De premiers van Groot-Britannië, Italië, Spanje en negen andere Europese landen, waaronder Nederland, hebben hun collega's en de Europese Commissie vandaag opgeroepen om de nadruk vooral op groei te leggen.
Bezuinigen is belangrijk, schrijven zij. Zonder een streng begrotingsbeleid "zullen we niet de fundamenten leggen van een krachtig en duurzaam economisch herstel. Maar daadkracht is ook nodig om onze economieën te moderniseren," aldus de regeringsleiders.
De ondertekeraars van de brief zijn zonder uitzondering conservatieven en liberalen. Onder hen de premiers van de Baltische staten, Polen, Slowakije en Zweden. Deze landen hebben de afgelopen jaren tal van markthervormingen doorgevoegd die hun economieën concurrerender hebben gemaakt. Nu roepen zij andere landen op om hetzelfde te doen.
"Ten eerste moet de gezamenlijke markt een nieuwe fase ingaan." Met name in de dienstensector is nog werk te verrichten. "Diensten zijn nu goed voor viervijfde van onze economie en toch is nog veel te doen om de dienstenmarkt op de schaal open te breken die nodig is."
Deregulering is daarvoor noodzakelijk. Europa doet daartoe al pogingen maar het gaat de schrijvers van de brief niet snel genoeg. Terwijl regels aan de ene kant worden geschrapt komen ze er aan de andere kant bij. Vandaar dat zij de Europese Commissie vragen om jaarlijks het economisch effect van alle reguleringsvoorstellen die in het jaar ervoor zijn gedaan te analyseren. Zo krijgen burgers en overheden een duidelijker beeld van wat alle regeldruk, letterlijk, kost.
Online moet de interne markt worden uitgebreid. Handel en creativiteit worden door verschillende versies van rechtsbescherming beperkt. "Actie op EU-niveau is vereist om bedrijven en consumenten de middelen en het vertrouwen te bieden om online te handelen." De premiers pleiten voor deregulering en een harmonisering van nationale wetgeving.
Ten derde kan de interne energiemarkt worden versterkt. "Er moet snel gehandeld worden, op nationaal niveau en waar nodig collectief, om barrières weg te nemen die door planning en regelgeving zijn opgeworpen en investeringen in infrastructuur belemmeren." De Europese energiemarkt hangt van de wetjes aan elkaar. De regulering van emissies, milieubelastingen en het tegenwerken van nieuwe energiebronnen, waaronder schaliegas, zijn de meest trefferende voorbeelden. De overheid zit energie in de weg. Er moet flink geliberaliseerd worden.

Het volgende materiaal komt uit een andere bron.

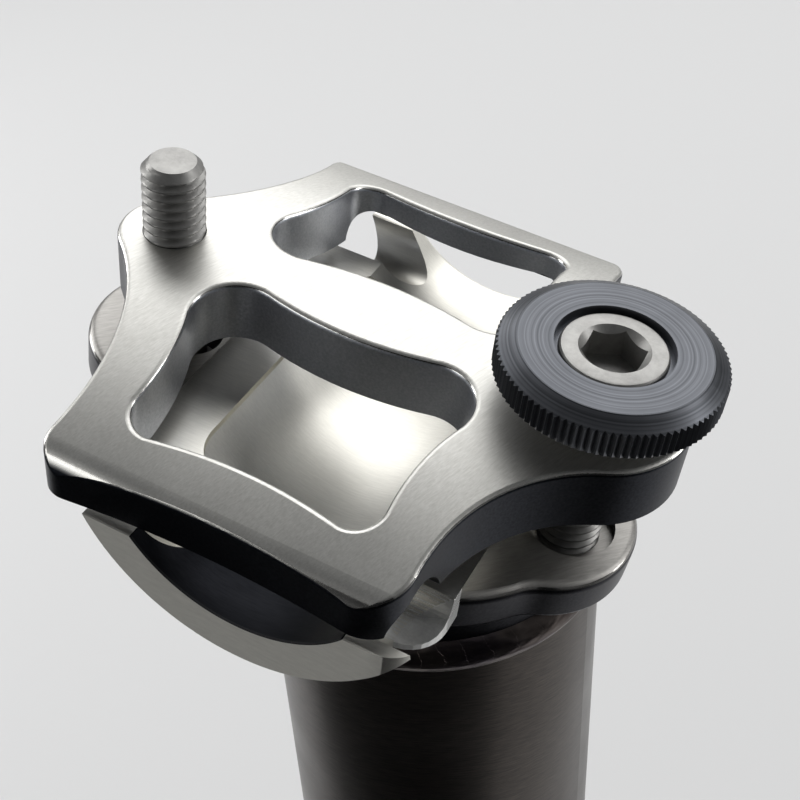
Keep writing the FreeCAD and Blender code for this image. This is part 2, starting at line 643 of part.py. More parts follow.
def front_bolt():
    """The front bolt from above: its head in the thumb wheel, its end in the head's thread."""
    seat = size("swivel_gap") + size("front_washer_thickness")
    shank = seat + size("plate_above_axis") + FRONT_DECK + size("front_thread_reach")
    return socket_bolt("front_bolt", shank, size("front_head_height"), size("front_key_depth"),
                       in_clamp(FRONT_BOLT_X, 0, PLATE_Z + seat.value))


def thumb_wheel():
    """The black anodised thumb wheel: bevelled and finely knurled, pressed over the bolt head."""
    outer = length("wheel_radius")
    inner = outer - length("knurl_depth")
    teeth = int(length("knurl_teeth"))
    points = []
    for tooth in range(teeth):
        for share, radius in ((0.0, outer), (0.5, inner)):
            turn = 2 * math.pi * (tooth + share) / teeth
            points.append(Vec(radius * math.cos(turn), radius * math.sin(turn), 0))
    low = length("swivel_gap") + length("front_washer_thickness")
    hub = length("wheel_hub_radius")
    top = length("wheel_top")
    knurled = Part.Face(Part.makePolygon(points + points[:1])).extrude(Vec(0, 0, top))
    bevel = length("wheel_bevel")
    drop = length("wheel_bevel_drop")
    under = length("wheel_under")
    rim = [Vec(0, 0, low), Vec(hub, 0, low), Vec(hub, 0, under),
           Vec(outer - bevel / 2, 0, under), Vec(outer, 0, under + drop / 2),
           Vec(outer, 0, top - drop), Vec(outer - bevel, 0, top), Vec(0, 0, top)]
    turned = Part.Face(Part.makePolygon(rim + rim[:1])).revolve(Vec(0, 0, 0), Vec(0, 0, 1), 360)
    wheel = knurled.common(turned)
    head_radius = length("head_diameter") / 2
    recess = length("wheel_recess_depth")
    bore = Part.makeCylinder(head_radius, top, Vec(0, 0, 0), Vec(0, 0, 1))
    ring = Part.makeCylinder(length("wheel_recess_radius"), top, Vec(0, 0, top - recess), Vec(0, 0, 1))
    return computed("wheel_blank", wheel.cut(bore).cut(ring), in_clamp(FRONT_BOLT_X, 0, PLATE_Z))


def check(item):
    """Stop where a piece failed, is empty or isn't a valid solid."""
    if item.Shape.isNull() or not item.Shape.isValid() or not item.Shape.Solids:
        raise RuntimeError("the shape of %s is not a valid solid" % item.Label)


def main():
    head_piece = head()
    nodes = {
        "tube": post_tube(), "head": head_piece, "weld_bead": weld_bead(head_piece),
        "rail_cradle": rail_cradle(), "clamp_plate": clamp_plate(),
        "rear_bolt": rear_bolt(), "rear_washer": rear_washer(),
        "front_bolt": front_bolt(), "front_washer": front_washer(), "thumb_wheel": thumb_wheel(),
    }
    doc.recompute()
    for item in doc.Objects:
        if "Invalid" in item.State or "Error" in item.State:
            raise RuntimeError("%s did not compute: %s" % (item.Label, item.State))
    os.makedirs("parts", exist_ok=True)
    for name, item in nodes.items():
        item.Label = name
        check(item)
        item.Shape.exportStep("parts/%s.step" % name)
        box = item.Shape.BoundBox
        print("%-14s volume %9.1f  x %7.2f %7.2f  y %7.2f %7.2f  z %7.2f %7.2f" % (
            name, item.Shape.Volume, box.XMin, box.XMax, box.YMin, box.YMax, box.ZMin, box.ZMax))


main()
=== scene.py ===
"""A bicycle seatpost with a two-bolt saddle clamp, seen from above its right front."""
import json
import math

import bmesh
import bpy
from mathutils import Matrix, Vector


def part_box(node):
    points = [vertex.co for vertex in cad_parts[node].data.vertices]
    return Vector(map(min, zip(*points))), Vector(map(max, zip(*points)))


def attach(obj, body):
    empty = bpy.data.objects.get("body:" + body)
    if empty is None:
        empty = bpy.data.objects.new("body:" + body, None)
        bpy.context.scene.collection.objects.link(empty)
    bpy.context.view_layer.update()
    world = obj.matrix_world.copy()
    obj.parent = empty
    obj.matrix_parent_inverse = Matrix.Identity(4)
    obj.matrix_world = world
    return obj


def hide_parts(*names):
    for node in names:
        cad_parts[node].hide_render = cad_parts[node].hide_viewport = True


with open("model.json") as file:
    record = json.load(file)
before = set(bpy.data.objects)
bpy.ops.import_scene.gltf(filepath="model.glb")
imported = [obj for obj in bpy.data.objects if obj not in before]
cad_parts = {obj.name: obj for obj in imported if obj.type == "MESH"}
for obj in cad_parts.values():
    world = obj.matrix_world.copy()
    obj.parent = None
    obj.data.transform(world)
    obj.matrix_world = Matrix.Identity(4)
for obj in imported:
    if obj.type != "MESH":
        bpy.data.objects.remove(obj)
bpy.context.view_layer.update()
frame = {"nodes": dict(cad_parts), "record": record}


# Tube: drawn titanium, open at its lower end and welded to the head at its top. It is brushed
# round its length, which gives the eye a dark, warm metal with faint streaks. Real brushing is
# finer than the picture can show, so its marks are drawn coarser.
MM = 0.001


def linear(code):
    """The linear colour of an sRGB hex code such as 8a8f94."""
    parts = [int(code[place:place + 2], 16) / 255.0 for place in (0, 2, 4)]
    return tuple(p / 12.92 if p <= 0.04045 else ((p + 0.055) / 1.055) ** 2.4 for p in parts) + (1.0,)


def feed(node, inputs):
    """Gives a node its inputs, each a value, or a node and which of its outputs to take."""
    for socket, value in inputs.items():
        if isinstance(value, tuple) and isinstance(value[0], bpy.types.Node):
            node.id_data.links.new(value[0].outputs[value[1]], node.inputs[socket])
        else:
            node.inputs[socket].default_value = value


def add_node(material, kind, inputs, stops=(), **settings):
    """Adds one node with its settings, the stops of its ramp and its inputs."""
    node = material.node_tree.nodes.new(kind)
    for name, value in settings.items():
        setattr(node, name, value)
    if stops:
        elements = node.color_ramp.elements
        while len(elements) < len(stops):
            elements.new(0.5)
        for element, (position, code) in zip(elements, stops):
            element.position = position
            element.color = linear(code)
    feed(node, inputs)
    return node


def new_material(name, metallic):
    """A material, with its shader and the coordinates that its patterns read."""
    material = bpy.data.materials.new(name)
    material.use_nodes = True
    shader = material.node_tree.nodes["Principled BSDF"]
    shader.inputs["Metallic"].default_value = metallic
    return material, shader, add_node(material, "ShaderNodeTexCoord", {})


def marks(material, place, per_mm, detail, fineness=0.6, turn=(0.0, 0.0, 0.0)):
    """Tool marks, so many to the millimetre along each axis once turned."""
    turned = add_node(material, "ShaderNodeMapping", {"Vector": (place, "Object"), "Rotation": turn})
    spaced = add_node(material, "ShaderNodeMapping",
                      {"Vector": (turned, "Vector"), "Scale": tuple(count / MM for count in per_mm)})
    return add_node(material, "ShaderNodeTexNoise",
                    {"Vector": (spaced, "Vector"), "Scale": 1.0, "Detail": detail, "Roughness": fineness})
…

Ook roepen de rechtse leiders op tot een actiever handelsbeleid. "Dit jaar zouden we vrijhandelsverdragen met India, Canada, onze Oosterse buren en een aantal ASEAN partners moeten sluiten." Ook liggen er afspraken op tafel met Japan en Zuid-Amerika. Wanneer al deze deals worden doorgevoerd levert dat het Europese bedrijfsleven jaarlijks 90 miljard op.
Ook met China, Rusland en de Verenigde Staten zouden de handelsbetrekkingen moeten worden verbeterd. "We moeten boven alles de verleiding van het protectionisme in onze handelsrelaties van de hand wijzen."
Ten slotte zou het aantal beschermde beroepen omlaag kunnen zodat de arbeidsmarkt in heel Europa flexibeler wordt gemaakt. Mensen moeten in verschillende landen kunnen werken zonder dat hun pensioenopbouw erdoor in gevaar komt. Diploma's en beroepskwalificaties moeten in alle Europese landen worden erkend.
Na alle (terechte) aandacht voor bezuinigen is er grote behoefte aan een rechtse groeiagenda. De politieke leiders van Europa moeten duidelijker maken waarom hervormingen, die nu hand in hand gaan met bezuinigingen, niet slechts of zelfs niet primair bedoeld zijn om het begrotingstekort te dichten maar vooral de economische groei aan kunnen jagen. Een vrijere diensten- en energiemarkt, minder regelgeving zowel on- als off-line en een Europese arbeidsmarkt die echt dynamisch is zijn daarvoor randvoorwaarden. Nog teveel beschermen landen liever hun eigen economieën. Zij zien niet in dat open grenzen en vrij ondernemerschap meer groei en meer banen opleveren.
Dat Frankrijk de brief niet heeft ondertekend is dan ook geen verrassing te noemen. Dat de Duitse bondskanselier afwezig is, is wel opvallend. Is dit niet juist het soort beleid waar ook zij voor strijd?